Uitstorten heeft een enorme overvloed in zich. Paulus koos voor dit woord om de heilsgaven te benadrukken. Joël 3: 1 en Handelingen 2: 14, 17.
Om het nog eens samen te vatten: ‘ God geeft van Zijn rijkdom vanuit Zijn barmhartigheid en gunst een overvloed aan genade.’ Zodoende maakt hij ons arme leven rijk zonder weerga. Hierbij speelt de Heere Jezus een belangrijke rol. Hij heeft door Zijn lijden en sterven de komst van de Heilige Geest verworven. Hij wist al van te voren dat dit zou gebeuren want Hij beloofde het Zijn leerlingen in Johannes 14: 16,26 en Johannes 15: 26.

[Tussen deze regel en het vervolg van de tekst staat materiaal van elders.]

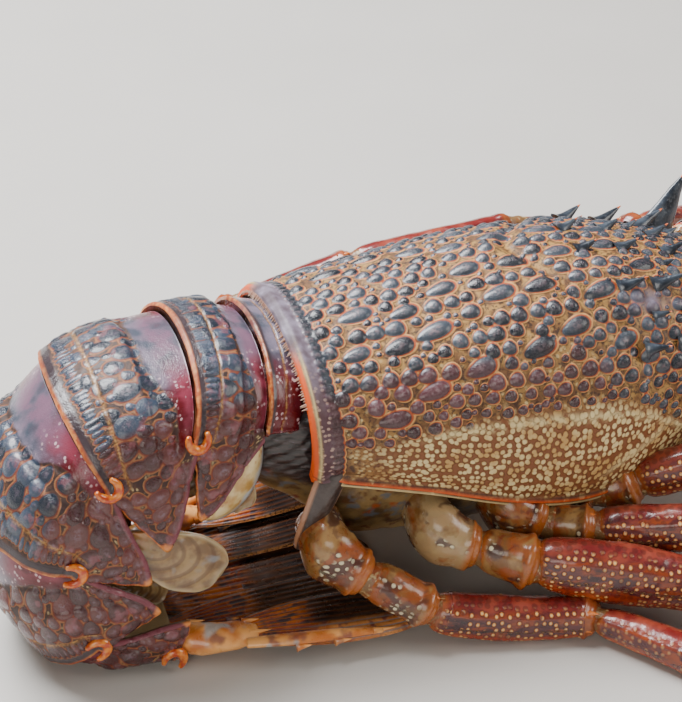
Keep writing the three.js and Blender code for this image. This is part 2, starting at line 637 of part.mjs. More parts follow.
function abdomenRing(segment, t, grow) {
  const station = segment + t;
  const rise = plateRise(t) + grow;
  const ring = [];
  for (let k = 0; k <= BACK_TURNS; k += 1) ring.push(backPoint(station, (Math.PI * k) / BACK_TURNS, rise));
  const tip = FLAP_TIPS[segment - 1];
  const drift = abdomenDrift(station);
  const base = point(hingeX(station), 0, hingeZ(station));
  const inward = point(hingeX(station) - crestX(station), 0, hingeZ(station) - crestZ(station)).normalize();
  const reach = tip ? flapReach(clamp(t, 0, 1)) : 0.1;
  const hang = tip
    ? point(tip[0] - hingeX(segment + FLAP_AT), 0, tip[1] - hingeZ(segment + FLAP_AT)).multiplyScalar(reach)
    : inward.clone().multiplyScalar(1.5);
  hang.addScaledVector(hang.clone().normalize(), grow);
  const flare = tip ? (tip[2] - abdomenWide(station)) * reach : 0;
  const wide = abdomenWide(station) + grow;
  const thick = PLEURON_THICK + 2 * grow;
  const flap = (share, inset) => (side) => base.clone().addScaledVector(hang, share)
    .add(point(0, drift + side * (wide + flare * share - inset), 0));
  const [outMid, outTip, inTip] = [flap(0.5, -0.6), flap(1, 0.3), flap(1, thick - PLEURON_THICK * 0.4)];
  const belly = inward.clone().multiplyScalar(5 + grow).add(base);
  const under = (share) => belly.clone().add(point(0, drift + share * (wide - thick), 0));
  ring.push(outMid(1), outTip(1), inTip(1), under(1), under(0), under(-1), inTip(-1), outTip(-1), outMid(-1));
  return ring;
}

// Body of one segment; reach lengthens it at both ends
function abdomenBody(segment, grow = 0, reach = grow) {
  const share = segment === 0 ? [0, 0.4, 1] : [0, 0.22, 0.38, 0.6, 0.82, 1];
  const ease = (reach - GAP / 2) / SEGMENT_LENGTH;
  return loft(share.map((t) => abdomenRing(segment, t + (t === 1 ? ease : t === 0 ? -ease : 0), grow)));
}
const abdomenTools = (segment, gap = LAP_GAP) => [abdomenBody(segment, gap), abdomenBody(segment, 0, gap)];

// Scutes across the back of one segment
function abdomenScutes(segment) {
  if (segment === 0) return [];
  const draw = dice(20 + segment);
  const pieces = [];
  const spread = segment === 5 ? 0.4 : 0.6;
  const count = 4;
  for (const [t, size] of [[0.56, 1.1], [0.82, 0.9]]) {
    for (let k = 0; k < count; k += 1) {
      const angle = Math.PI * (0.5 + spread * ((k + 0.3 + 0.4 * draw()) / count - 0.5));
      const at = backPoint(segment + t, angle, plateRise(t));
      const ahead = backPoint(segment + t + 0.05, angle, plateRise(t)).sub(at);
      const round = backPoint(segment + t, angle + 0.05, plateRise(t)).sub(at);
      const normal = ahead.clone().cross(round).normalize();
      const out = at.clone().sub(point(hingeX(segment + t), at.y * 0.2, hingeZ(segment + t)));
      if (normal.dot(out) < 0) normal.negate();
      pieces.push(scute(at, normal, round, 3.6 * size, 2.1 * size, 0.8));
    }
  }
  return pieces;
}

// Swimming leaves under segments 2 to 5: place along the belly, tip and greatest half width
const LEAVES = [
  { station: 1.6, tip: [-12, 32], wide: 5.5, inset: 5 },
  { station: 2.6, tip: [-24, 41], wide: 4, inset: 9 },
  { station: 3.4, tip: [-22.5, 22.5], wide: 8, inset: 1 },
  { station: 4.5, tip: [-34, 15], wide: 4, inset: 9 },
];
const LEAF_OUTLINE = [[0, 0.25], [0.2, 0.3], [0.42, 0.72], [0.66, 1], [0.87, 0.8], [1, 0.3]];

function swimLeaf({ station, tip, wide, inset }, side) {
  const inward = point(hingeX(station) - crestX(station), 0, hingeZ(station) - crestZ(station)).normalize();
  const aside = abdomenDrift(station) + side * (abdomenWide(station) - inset);
  const root = point(hingeX(station), aside, hingeZ(station)).addScaledVector(inward, 5);
  const axis = point(tip[0], root.y, tip[1]).sub(root);
  const across = point(-axis.z, 0, axis.x).normalize();
  const rings = LEAF_OUTLINE.map(([share, scale]) => {
    const at = root.clone().addScaledVector(axis, share);
    return [[-1, -0.3], [0, -0.55], [1, -0.3], [1, 0.3], [0, 0.55], [-1, 0.3]]
      .map(([a, b]) => at.clone().addScaledVector(across, a * wide * scale).add(point(0, b, 0)));
  });
  return loft(rings);
}

// Tail fan

// Plate of the fan: an outline of half widths along its length, with rays raised on its upper face
function fanPlate({ root, tip, outline, thick, rays }) {
  const start = point(...root);
  const axis = point(...tip).sub(start);
  const long = axis.length();
  axis.normalize();
  const side = point(0, 0, 1).cross(axis).normalize();
  const lanes = 2 * rays + 1;
  const rings = outline.map(([share, wide]) => {
    const at = start.clone().addScaledVector(axis, share * long);
    const upper = [];
    const lower = [];
    for (let k = 0; k < lanes; k += 1) {
      const across = blend(-wide, wide, k / (lanes - 1));
      const ridge = k % 2 === 1 && share > 0.12 ? 0.45 : 0;
      const round = 1 - 0.35 * (across / (wide + 0.01)) ** 2;
      upper.push(at.clone().addScaledVector(side, across).add(point(0, 0, thick * round * 0.5 + ridge)));
      lower.push(at.clone().addScaledVector(side, across).add(point(0, 0, -thick * round * 0.5)));
    }
    return [...upper, ...lower.reverse()];
  });
  return loft(rings);
}

const FAN_OUTLINE = [[0, 0.3], [0.12, 0.62], [0.35, 0.9], [0.62, 1], [0.85, 0.86], [0.95, 0.62], [1, 0.28]];
const fanShape = (wide) => FAN_OUTLINE.map(([share, scale]) => [share, scale * wide]);

function telson() {
  const outline = fanShape(12);
  return fanPlate({ root: [-35.6, FAN_DRIFT, 0.7], tip: [22, FAN_DRIFT, 0.7], outline, thick: 1.8, rays: 3 });
}
function innerVane(side, grow = 0) {
  const y = (value) => FAN_DRIFT + side * value;
  const thick = FAN_PLATE + 2.6 * grow;
  const outline = fanShape(9 + grow);
  return fanPlate({ root: [-35.6, y(13), 3], tip: [25, y(16), 3], outline, thick, rays: 3 });
}
function outerVane(side) {
  const y = (value) => FAN_DRIFT + side * value;
  const stem = limb([
    [-35.5, y(19), 5.4, 3, 3.4], [-27, y(22), 5.4, 4.2, 3.2],
    [-20, y(23), 5.4, 4, 2.2], [-16, y(24), 5.4, 3, 1.2],
  ]);
  const outline = fanShape(9);
  const [root, tip] = [[-21, y(22), 5.4], [25, y(28), 5.2]];
  return join([stem, fanPlate({ root, tip, outline, thick: FAN_PLATE, rays: 3 })]);
}

// Assembly

const floor = underFloor();
const SHELL = { color: 0x5a5560, roughness: 0.4 };
const LEG = { color: 0xa8432a, roughness: 0.35 };
const FLESH = { color: 0xc9b48a, roughness: 0.6 };
const MEMBRANE = { color: 0xd9c79c, roughness: 0.45 };
const DARK = { color: 0x15100e, roughness: 0.15 };

const parts = [];
function add(name, piece, finish, tools = []) {
  parts.push({ name, piece: largest(cut(piece, [...tools, floor])), finish });
}

const shellTool = carapaceBody(GAP);
const thoraxTool = thoraxBody(GAP);
const headTool = headBody(GAP);
const SIDES = [['right', -1], ['left', 1]];

add('carapace', carapace(), SHELL);
add('thorax', thoraxBody(), FLESH, [shellTool]);
add('head', headBody(), SHELL, [shellTool, thoraxTool]);
for (const [side, sign] of SIDES) {
  add(`eye_${side}`, eye(sign), DARK, [shellTool, headTool]);
  add(`antenna_base_${side}`, peduncle(sign), SHELL, [shellTool, headTool, thoraxTool]);
  add(`antenna_whip_${side}`, whip(sign, 0, WHIP_JOIN, 10), LEG);
  add(`antenna_tip_${side}`, whip(sign, WHIP_JOIN + GAP, FLAGELLUM_LENGTH, 10), LEG);
  add(`antennule_${side}`, antennule(sign), LEG, [headTool, shellTool]);
  add(`mouth_leg_${side}`, mouthLeg(sign), LEG, [headTool, shellTool, thoraxTool]);
}
const legTools = [shellTool, thoraxTool, headTool];
for (const name of Object.keys(LEGS)) {
  for (const part of ['upper', 'lower']) {
    add(`leg_${name}_${part}`, legPart(name, part), LEG, legTools);
    legTools.push(legPart(name, part, GAP));
  }
}
for (let segment = 0; segment < 6; segment += 1) {
  const tools = [shellTool, thoraxTool, ...(segment > 0 ? abdomenTools(segment - 1) : [])];
  const next = segment < 5 ? [abdomenBody(segment + 1, LAP_GAP)] : [];
  const scutes = abdomenScutes(segment).map((piece) => cut(piece, next));
  add(`abdomen_${segment + 1}`, join([abdomenBody(segment), ...scutes]), SHELL, tools);
}
const tailTools = abdomenTools(5, 2 * GAP);
const bellyTools = [1, 2, 3, 4, 5].flatMap((segment) => abdomenTools(segment, 2 * GAP));
add('telson', telson(), SHELL, tailTools);
for (const [side, sign] of SIDES) {
  add(`fan_inner_${side}`, innerVane(sign), MEMBRANE, tailTools);
  const besideFan = [...abdomenTools(5), ...legTools, innerVane(sign, 2 * GAP)];
  add(`fan_outer_${side}`, outerVane(sign), SHELL, besideFan);
  for (const [order, leaf] of LEAVES.entries()) {
    add(`swim_leaf_${order + 1}_${side}`, swimLeaf(leaf, sign), MEMBRANE, [...bellyTools, thoraxTool]);
  }
}

// Each solid becomes one named mesh, and the whole is set with its box centred over the origin
const lobster = new THREE.Group();
for (const { name, piece, finish } of parts) {
  const { vertProperties, triVerts } = piece.getMesh();
  const geometry = new THREE.BufferGeometry();
  geometry.setAttribute('position', new THREE.BufferAttribute(new Float32Array(vertProperties), 3));
  geometry.setIndex(new THREE.BufferAttribute(new Uint32Array(triVerts), 1));
  geometry.computeVertexNormals();
  const mesh = new THREE.Mesh(geometry, new THREE.MeshStandardMaterial({ metalness: 0, ...finish }));
  mesh.name = name;
  lobster.add(mesh);
}
const middle = new THREE.Box3().setFromObject(lobster).getCenter(point(0, 0, 0));
lobster.position.set(-middle.x, -middle.y, 0);
lobster.updateMatrixWorld(true);

export default lobster;
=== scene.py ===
# Dressed model of a spiny lobster, life size, abdomen curled under the body.
# Lengths are worked out in millimetres in the animal's own frame: x from the rear rim of the
# carapace towards the head, y to its left, z up from the floor. They become metres in each mesh.
import math
import random

import bpy
import numpy as np
from mathutils import Matrix, Vector


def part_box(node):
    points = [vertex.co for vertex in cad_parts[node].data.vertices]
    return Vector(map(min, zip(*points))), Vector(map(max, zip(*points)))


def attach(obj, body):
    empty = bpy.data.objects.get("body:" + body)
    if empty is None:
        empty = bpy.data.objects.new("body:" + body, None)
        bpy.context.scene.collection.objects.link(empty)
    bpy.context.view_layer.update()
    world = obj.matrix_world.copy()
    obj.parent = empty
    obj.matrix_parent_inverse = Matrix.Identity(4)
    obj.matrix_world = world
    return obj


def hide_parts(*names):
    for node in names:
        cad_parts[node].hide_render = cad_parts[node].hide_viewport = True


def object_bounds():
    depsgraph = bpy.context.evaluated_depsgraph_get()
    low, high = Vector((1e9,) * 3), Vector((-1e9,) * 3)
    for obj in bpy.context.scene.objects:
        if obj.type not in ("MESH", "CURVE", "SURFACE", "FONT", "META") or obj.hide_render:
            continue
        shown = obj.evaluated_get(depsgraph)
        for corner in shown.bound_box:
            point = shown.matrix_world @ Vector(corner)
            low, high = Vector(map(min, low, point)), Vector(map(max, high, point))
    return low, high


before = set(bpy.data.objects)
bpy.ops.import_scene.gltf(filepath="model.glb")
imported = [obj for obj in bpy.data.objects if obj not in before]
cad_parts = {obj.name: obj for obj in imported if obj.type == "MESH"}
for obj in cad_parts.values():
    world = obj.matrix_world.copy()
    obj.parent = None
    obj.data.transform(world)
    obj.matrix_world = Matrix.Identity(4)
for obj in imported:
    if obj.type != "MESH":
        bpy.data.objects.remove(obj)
solid_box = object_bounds()

PI = math.pi
UP = np.array([0, 0, 1.0])
SIDES = (("right", -1), ("left", 1))

# Spacing of the points of a skin, and the distance after which the marks east and north start again
DETAIL, CHART = 0.42, 200.0

shell_low, shell_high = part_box("carapace")
SHIFT = np.array([shell_low.x * 1000, (shell_low.y + shell_high.y) * 500, 0.0])


# Camera: the photograph's view

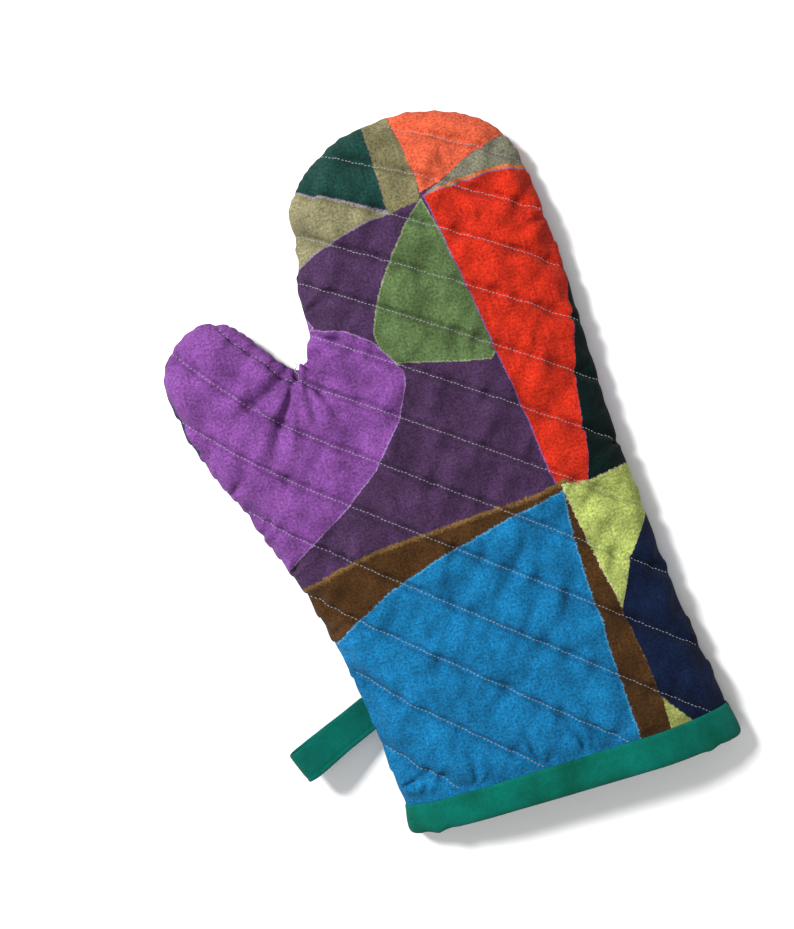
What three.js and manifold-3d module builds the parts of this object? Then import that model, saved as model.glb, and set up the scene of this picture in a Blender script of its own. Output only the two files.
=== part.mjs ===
// A quilted oven mitt lying flat on its back: fingers along +Y, thumb towards -X, palm up (+Z).
// Front and back are each an outer cotton, a batting and a lining, sewn together round the edge.
// Each layer is cut where the fingers and the thumb fold, so that they can turn on their joints.
import * as THREE from "three";
import { mergeVertices } from "three/addons/utils/BufferGeometryUtils.js";
import Module from "manifold-3d";

const wasm = await Module();
wasm.setup();

// Driving dimensions, in millimetres, with the origin at the middle of the cuff's opening.
const GAP = 0.3; // clearance between touching pieces
const SEAM_Z = 9.5; // height of the edge seam above the table
const OUTER = 0.8; // outer cotton
const BATTING = 3.4;
const LINING = 0.7;
const TAPE = 1.0; // binding tape
const BINDING_DEPTH = 14;
const MOUTH_RUN = 10; // how far the shape runs on past the mouth, to be cut off
const WALL = OUTER + BATTING + LINING + 2 * GAP;
const PINCH = TAPE + GAP; // how far the binding squeezes the panels

const HAND_HEIGHT = 28;
const TIP_CENTRE = new THREE.Vector2(2.2, 280);
const TIP_RADII = new THREE.Vector2(58.5, 48.7);
const TIP_POWER = 2.2;
const HAND_LEFT = [[0, -80.5], [48, -85], [96, -88.5], [150, -79], [200, -69], [240, -63], [280, -56.3]];
const HAND_RIGHT = [[0, 80.5], [48, 75.4], [96, 69.8], [150, 66], [200, 64.8], [240, 63.8], [280, 60.7]];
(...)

De Heilige Geest deelt dus Zijn gaven uit vanuit Jezus. ( zie Johannes 16: 14,15). Wat een geweldige uitdeling! Inhoud en doel van de redding is dat wij Gods erfgenamen zouden worden. Volkomen verlossing, niet alleen van schuld maar ook van de macht en gevolgen van de zonde.
Vrijgesproken van schuld. Gods rechtvaardigheid toegerekend aan een mens die niets verdiend heeft. ( Romeinen 3: 24 / 5: 1,19) Het is alles genade. ( Titus 1: 4) Christus Jezus deelt Zijn gaven uit aan Zijn erfgenamen. Hij noemt ze Zijn broeders en ziet ze als mede-erfgenamen. ( Romeinen 8: 17 )
Het erfgenaam zijn betekent: dat je staat in de hoop op wat er komen gaat. ( 1 Petrus 1:4). In de verzen 4 tot en met zeven worden de zgnmd. ‘ Trinitarische structuur ‘ duidelijk. De drie-enige God zorgt voor de redding. Vader, Zoon en Heilige Geest. Dit zijn uiterst betrouwbare zaken, die vol overtuiging geproclameerd moeten / mogen worden.